5. The question then is whether the claim of the plaintiff is made in respect of such a liability. There can, I think, be little doubt that it is. Indeed, it is not disputed that if the assessment had been made prior to distribution the amount now claimed would have been payable out of the assets of the deceased. In that event the liability of the executors would have been precisely the same as if the assessment had been made before the death of the deceased and the debt thereby created had, at his death, remained discharged. But in the latter case no doubt could arise concerning the right of the plaintiff to proceed against the defendant if the executors had distributed the deceased's assets without notice of the assessment.
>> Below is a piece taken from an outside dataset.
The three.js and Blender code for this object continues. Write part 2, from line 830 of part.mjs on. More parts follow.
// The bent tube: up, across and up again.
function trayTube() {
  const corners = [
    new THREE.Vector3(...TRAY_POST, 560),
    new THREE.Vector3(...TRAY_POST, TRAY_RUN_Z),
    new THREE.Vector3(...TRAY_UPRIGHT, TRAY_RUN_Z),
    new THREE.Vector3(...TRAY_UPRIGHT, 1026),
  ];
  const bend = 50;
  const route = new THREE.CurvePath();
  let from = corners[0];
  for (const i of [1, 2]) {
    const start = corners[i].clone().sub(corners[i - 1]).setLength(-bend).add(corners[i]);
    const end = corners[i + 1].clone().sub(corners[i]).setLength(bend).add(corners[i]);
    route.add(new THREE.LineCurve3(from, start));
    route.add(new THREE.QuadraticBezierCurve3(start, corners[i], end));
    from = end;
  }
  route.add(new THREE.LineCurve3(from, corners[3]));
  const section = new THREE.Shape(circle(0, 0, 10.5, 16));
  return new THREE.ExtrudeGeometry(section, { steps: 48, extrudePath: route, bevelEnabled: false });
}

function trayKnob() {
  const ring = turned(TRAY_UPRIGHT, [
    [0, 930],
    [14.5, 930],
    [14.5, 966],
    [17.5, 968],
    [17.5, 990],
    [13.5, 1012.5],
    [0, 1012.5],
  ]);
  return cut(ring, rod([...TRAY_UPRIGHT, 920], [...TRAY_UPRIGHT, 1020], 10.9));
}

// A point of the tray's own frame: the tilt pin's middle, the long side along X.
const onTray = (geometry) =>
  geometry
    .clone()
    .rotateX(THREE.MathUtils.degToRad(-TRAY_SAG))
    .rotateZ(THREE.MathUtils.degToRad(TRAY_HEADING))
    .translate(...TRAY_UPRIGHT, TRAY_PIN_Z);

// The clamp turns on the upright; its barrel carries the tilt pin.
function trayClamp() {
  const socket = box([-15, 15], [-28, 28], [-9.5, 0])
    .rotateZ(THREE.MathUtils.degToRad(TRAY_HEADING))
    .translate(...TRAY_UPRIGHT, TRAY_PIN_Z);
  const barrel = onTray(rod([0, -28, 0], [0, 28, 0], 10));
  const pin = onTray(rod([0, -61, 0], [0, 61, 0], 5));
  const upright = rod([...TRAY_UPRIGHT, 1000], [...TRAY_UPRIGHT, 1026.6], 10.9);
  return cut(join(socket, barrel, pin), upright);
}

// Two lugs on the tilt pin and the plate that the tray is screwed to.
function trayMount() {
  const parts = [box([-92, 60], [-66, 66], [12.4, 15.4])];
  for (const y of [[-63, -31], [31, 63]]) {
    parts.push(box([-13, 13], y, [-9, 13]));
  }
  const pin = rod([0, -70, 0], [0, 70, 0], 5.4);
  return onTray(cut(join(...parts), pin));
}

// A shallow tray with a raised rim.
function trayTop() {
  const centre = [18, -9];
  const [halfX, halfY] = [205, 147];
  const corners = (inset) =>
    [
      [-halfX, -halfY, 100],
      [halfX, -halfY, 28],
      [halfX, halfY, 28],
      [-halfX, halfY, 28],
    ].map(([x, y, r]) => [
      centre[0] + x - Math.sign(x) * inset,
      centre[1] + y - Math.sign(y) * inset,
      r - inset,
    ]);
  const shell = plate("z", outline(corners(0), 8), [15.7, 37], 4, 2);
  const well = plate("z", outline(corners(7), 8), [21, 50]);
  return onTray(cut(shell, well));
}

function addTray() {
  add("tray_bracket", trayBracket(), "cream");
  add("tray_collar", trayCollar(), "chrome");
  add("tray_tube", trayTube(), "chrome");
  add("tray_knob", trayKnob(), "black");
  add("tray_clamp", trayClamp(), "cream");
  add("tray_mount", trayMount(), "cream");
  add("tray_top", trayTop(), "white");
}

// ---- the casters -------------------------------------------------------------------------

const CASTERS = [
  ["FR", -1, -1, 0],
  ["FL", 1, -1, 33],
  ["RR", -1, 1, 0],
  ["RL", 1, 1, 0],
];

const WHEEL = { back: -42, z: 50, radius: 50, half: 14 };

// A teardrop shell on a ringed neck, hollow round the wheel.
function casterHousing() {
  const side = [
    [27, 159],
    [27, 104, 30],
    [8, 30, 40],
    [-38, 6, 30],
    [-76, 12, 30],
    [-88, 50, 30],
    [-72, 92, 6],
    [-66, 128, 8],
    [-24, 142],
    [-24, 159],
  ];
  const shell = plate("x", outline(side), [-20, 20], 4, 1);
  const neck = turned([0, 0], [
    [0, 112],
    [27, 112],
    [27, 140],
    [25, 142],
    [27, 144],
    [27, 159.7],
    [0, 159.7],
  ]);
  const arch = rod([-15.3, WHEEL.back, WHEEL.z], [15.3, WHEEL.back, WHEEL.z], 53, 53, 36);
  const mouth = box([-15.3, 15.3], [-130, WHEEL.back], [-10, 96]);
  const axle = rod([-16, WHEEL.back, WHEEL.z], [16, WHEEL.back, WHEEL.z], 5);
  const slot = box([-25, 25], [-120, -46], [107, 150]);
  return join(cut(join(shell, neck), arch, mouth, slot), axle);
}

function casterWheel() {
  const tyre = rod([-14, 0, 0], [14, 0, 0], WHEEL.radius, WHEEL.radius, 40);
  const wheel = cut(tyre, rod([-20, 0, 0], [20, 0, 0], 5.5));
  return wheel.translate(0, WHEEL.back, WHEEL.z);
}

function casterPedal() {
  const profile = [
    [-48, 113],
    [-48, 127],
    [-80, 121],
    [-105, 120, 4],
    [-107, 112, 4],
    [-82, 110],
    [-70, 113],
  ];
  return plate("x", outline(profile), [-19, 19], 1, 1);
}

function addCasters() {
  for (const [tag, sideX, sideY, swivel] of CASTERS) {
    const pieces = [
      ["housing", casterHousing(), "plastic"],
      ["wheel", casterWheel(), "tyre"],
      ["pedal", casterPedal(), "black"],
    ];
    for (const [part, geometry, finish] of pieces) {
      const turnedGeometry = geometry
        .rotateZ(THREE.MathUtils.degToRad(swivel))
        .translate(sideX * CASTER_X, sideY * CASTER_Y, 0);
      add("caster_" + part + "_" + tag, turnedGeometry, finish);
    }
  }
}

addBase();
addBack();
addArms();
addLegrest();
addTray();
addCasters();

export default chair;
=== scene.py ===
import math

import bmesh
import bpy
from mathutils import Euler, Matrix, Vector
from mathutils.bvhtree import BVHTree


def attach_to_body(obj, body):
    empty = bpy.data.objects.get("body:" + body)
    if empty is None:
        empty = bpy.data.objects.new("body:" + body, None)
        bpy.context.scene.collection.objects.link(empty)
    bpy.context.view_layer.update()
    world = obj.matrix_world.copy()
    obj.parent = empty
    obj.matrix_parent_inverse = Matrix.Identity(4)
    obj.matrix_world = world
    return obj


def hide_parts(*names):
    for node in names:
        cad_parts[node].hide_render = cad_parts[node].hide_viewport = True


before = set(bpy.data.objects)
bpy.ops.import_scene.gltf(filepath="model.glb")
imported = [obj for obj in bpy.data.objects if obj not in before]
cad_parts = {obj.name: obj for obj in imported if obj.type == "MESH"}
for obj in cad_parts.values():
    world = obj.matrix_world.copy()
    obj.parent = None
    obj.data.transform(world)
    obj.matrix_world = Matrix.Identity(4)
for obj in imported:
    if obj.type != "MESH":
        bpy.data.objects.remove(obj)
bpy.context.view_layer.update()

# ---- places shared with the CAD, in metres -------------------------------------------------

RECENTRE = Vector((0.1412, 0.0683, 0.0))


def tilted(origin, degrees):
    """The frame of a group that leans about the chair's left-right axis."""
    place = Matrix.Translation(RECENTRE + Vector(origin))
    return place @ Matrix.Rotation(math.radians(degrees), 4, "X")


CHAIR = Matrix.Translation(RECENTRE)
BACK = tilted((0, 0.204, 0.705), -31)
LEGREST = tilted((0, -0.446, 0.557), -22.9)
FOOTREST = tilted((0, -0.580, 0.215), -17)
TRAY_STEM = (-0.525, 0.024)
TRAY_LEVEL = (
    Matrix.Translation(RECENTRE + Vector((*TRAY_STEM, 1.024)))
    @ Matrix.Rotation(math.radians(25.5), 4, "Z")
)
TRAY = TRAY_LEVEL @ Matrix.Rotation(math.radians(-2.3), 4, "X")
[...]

Why, then, it may be asked, should the same remedy be denied when the assessment is not made until after death? The only distinction between the two cases is, of course, that in the former case, the debt created by the assessment would be, strictly, a debt of the deceased, whereas, in the latter case, the debt is a debt owed by his personal representative in his capacity as such though, of course, the assessment represents, merely, the crystallisation of a contingent liability to which the deceased, himself, was subject. Section 216 has, it may be observed, nothing to say with respect to cases which fall into the first category; it deals only with the latter. But it does not, in my view, deal with such cases by formulating an exclusive set of remedies for the commissioner; it merely provides those additional rights which the circumstances of such cases require, that is, in brief, a right to assess the trustee and a right to a charge upon the assets in his hands. There is, I think, no room for a distinction to be drawn between the types of cases mentioned and I am unable to perceive that the provisions of the Act deny to the plaintiff the remedy which he seeks to enforce. That being so I am of opinion that the demurrer should be overruled. (at p65)

ORDER

Judgment upon the demurrer for the defendant. The suit to be dismissed. Costs of the demurrer to be paid by the plaintiff.